### Data segment:
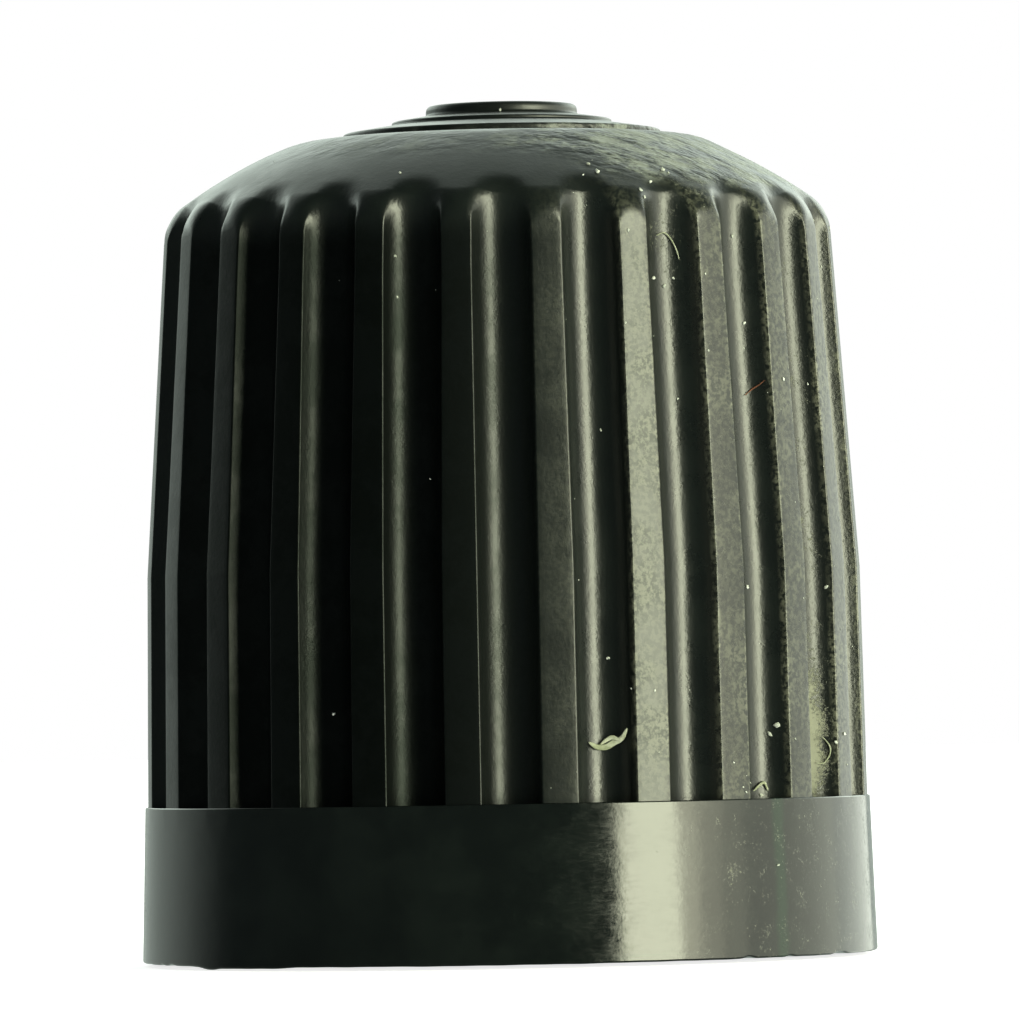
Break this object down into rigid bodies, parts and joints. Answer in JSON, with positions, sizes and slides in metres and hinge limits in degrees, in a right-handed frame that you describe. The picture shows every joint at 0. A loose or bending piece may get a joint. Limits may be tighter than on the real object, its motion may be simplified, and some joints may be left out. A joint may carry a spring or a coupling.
{
  "type": "tyre valve cap",
  "caption": "Fluted moulded plastic screw cap for a tyre valve stem, with a plain band at the rim, a domed top and a threaded blind bore.",
  "frame": {"origin": "centre of the open rim's plane, where the cap stands", "axes": "+Z along the cap's axis, from the open rim to the closed dome"},
  "size_m": [0.01, 0.01, 0.0115],
  "materials": {
    "cap_plastic": "moulded black plastic with a faint green cast, semi-gloss on the band and satin on the ribs and dome"
  },
  "bodies": {
    "root": {"cap": "cap_plastic"}
  },
  "joints": []
}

### Instructions for the task:
Using the data above, return each line exactly as written.

### Answer below:
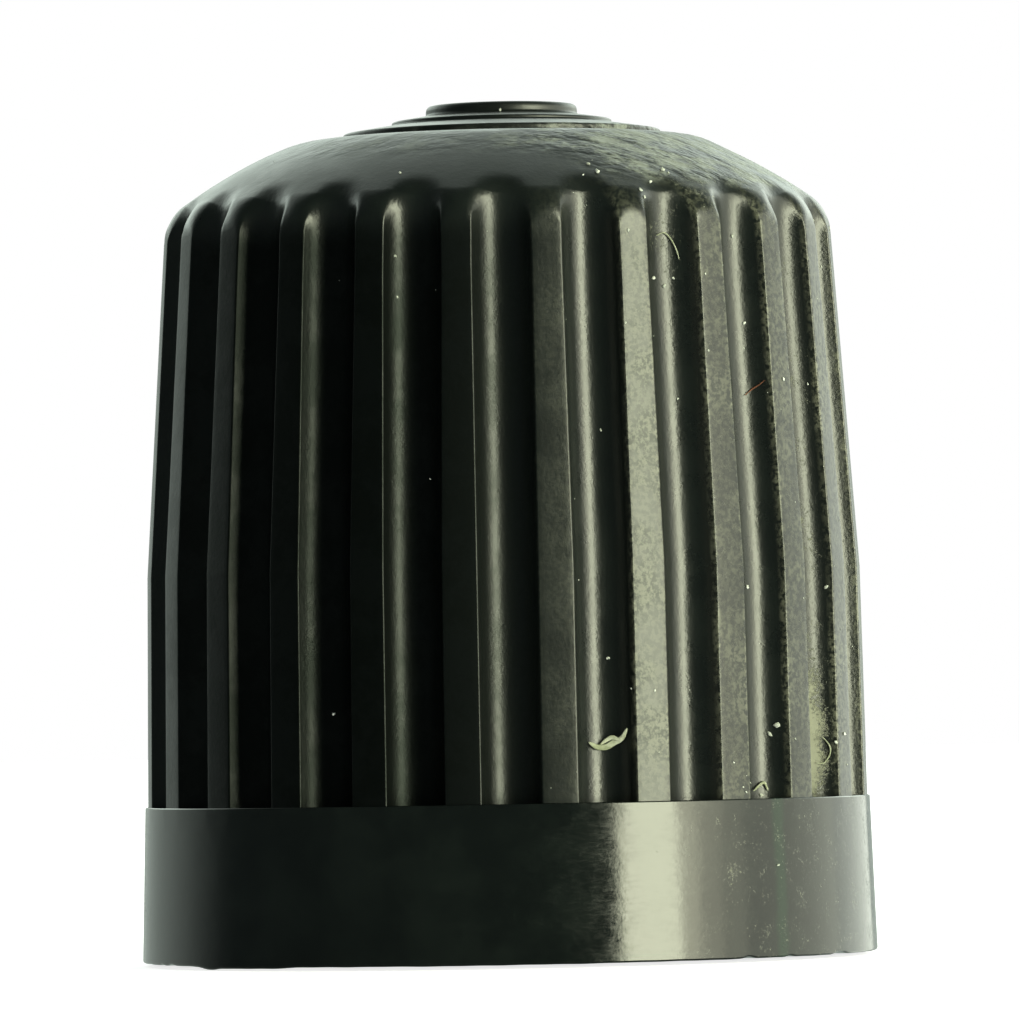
Break this object down into rigid bodies, parts and joints. Answer in JSON, with positions, sizes and slides in metres and hinge limits in degrees, in a right-handed frame that you describe. The picture shows every joint at 0. A loose or bending piece may get a joint. Limits may be tighter than on the real object, its motion may be simplified, and some joints may be left out. A joint may carry a spring or a coupling.
{
  "type": "tyre valve cap",
  "caption": "Fluted moulded plastic screw cap for a tyre valve stem, with a plain band at the rim, a domed top and a threaded blind bore.",
  "frame": {"origin": "centre of the open rim's plane, where the cap stands", "axes": "+Z along the cap's axis, from the open rim to the closed dome"},
  "size_m": [0.01, 0.01, 0.0115],
  "materials": {
    "cap_plastic": "moulded black plastic with a faint green cast, semi-gloss on the band and satin on the ribs and dome"
  },
  "bodies": {
    "root": {"cap": "cap_plastic"}
  },
  "joints": []
}